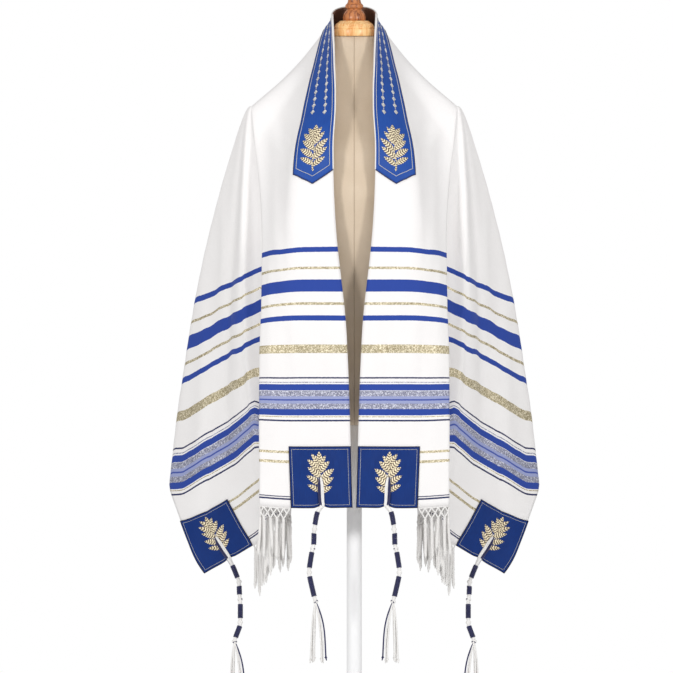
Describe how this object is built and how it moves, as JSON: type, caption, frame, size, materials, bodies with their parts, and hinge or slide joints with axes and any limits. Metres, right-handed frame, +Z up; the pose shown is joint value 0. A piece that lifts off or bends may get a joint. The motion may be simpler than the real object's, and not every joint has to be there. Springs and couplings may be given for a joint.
{
  "type": "tallit prayer shawl on a dress form",
  "caption": "White fringed prayer shawl with blue and gold stripes, satin neckband, corner patches and knotted tassels, draped on a limbless dress form with a turned wooden finial.",
  "frame": {"origin": "centre of the stand's base plate, on the floor", "axes": "+Z up; -Y is the wearer's front, which faces the picture; +X is the wearer's left"},
  "size_m": [0.6032, 0.36, 1.5146],
  "materials": {
    "white_cloth": "matt woven wool with woven stripes",
    "blue_satin": "satin",
    "white_cord": "matt twisted yarn",
    "tassel_cord": "matt twisted cord",
    "linen": "matt linen over a moulded form",
    "light_wood": "satin varnish",
    "brown_wood": "satin varnish",
    "white_paint": "satin paint"
  },
  "bodies": {
    "root": {"shawl_cloth": "white_cloth", "neckband": "blue_satin", "inner_patch_left": "blue_satin", "inner_patch_right": "blue_satin", "outer_patch_left": "blue_satin", "outer_patch_right": "blue_satin", "hem_fringe_left": "white_cord", "hem_fringe_right": "white_cord", "inner_tassel_left": "tassel_cord", "inner_tassel_right": "tassel_cord", "outer_tassel_left": "tassel_cord", "outer_tassel_right": "tassel_cord", "torso_form": "linen", "neck_cap": "light_wood", "finial": "brown_wood", "stand_pole": "white_paint", "base_plate": "white_paint"}
  },
  "joints": []
}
————
* EXERCISE OBJECTIVE:
Give the complete listing a second time, exactly as it reads.

* RESULT:
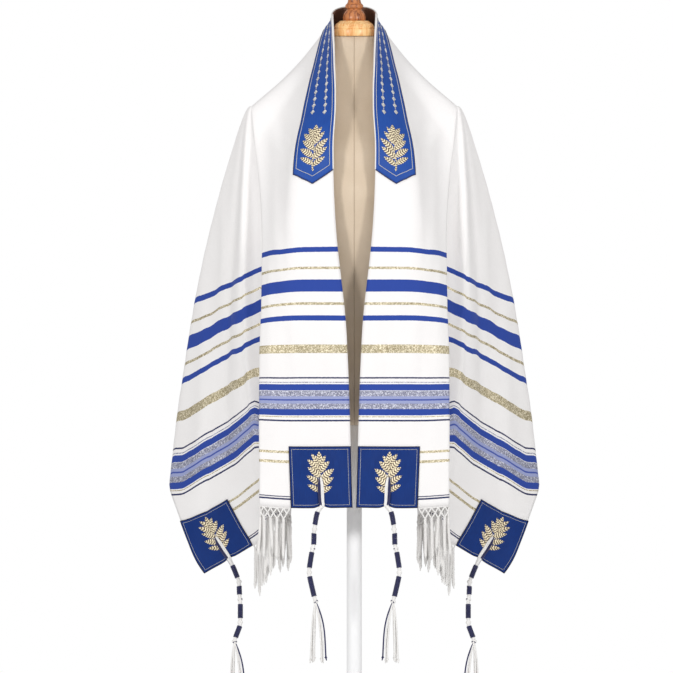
Describe how this object is built and how it moves, as JSON: type, caption, frame, size, materials, bodies with their parts, and hinge or slide joints with axes and any limits. Metres, right-handed frame, +Z up; the pose shown is joint value 0. A piece that lifts off or bends may get a joint. The motion may be simpler than the real object's, and not every joint has to be there. Springs and couplings may be given for a joint.
{
  "type": "tallit prayer shawl on a dress form",
  "caption": "White fringed prayer shawl with blue and gold stripes, satin neckband, corner patches and knotted tassels, draped on a limbless dress form with a turned wooden finial.",
  "frame": {"origin": "centre of the stand's base plate, on the floor", "axes": "+Z up; -Y is the wearer's front, which faces the picture; +X is the wearer's left"},
  "size_m": [0.6032, 0.36, 1.5146],
  "materials": {
    "white_cloth": "matt woven wool with woven stripes",
    "blue_satin": "satin",
    "white_cord": "matt twisted yarn",
    "tassel_cord": "matt twisted cord",
    "linen": "matt linen over a moulded form",
    "light_wood": "satin varnish",
    "brown_wood": "satin varnish",
    "white_paint": "satin paint"
  },
  "bodies": {
    "root": {"shawl_cloth": "white_cloth", "neckband": "blue_satin", "inner_patch_left": "blue_satin", "inner_patch_right": "blue_satin", "outer_patch_left": "blue_satin", "outer_patch_right": "blue_satin", "hem_fringe_left": "white_cord", "hem_fringe_right": "white_cord", "inner_tassel_left": "tassel_cord", "inner_tassel_right": "tassel_cord", "outer_tassel_left": "tassel_cord", "outer_tassel_right": "tassel_cord", "torso_form": "linen", "neck_cap": "light_wood", "finial": "brown_wood", "stand_pole": "white_paint", "base_plate": "white_paint"}
  },
  "joints": []
}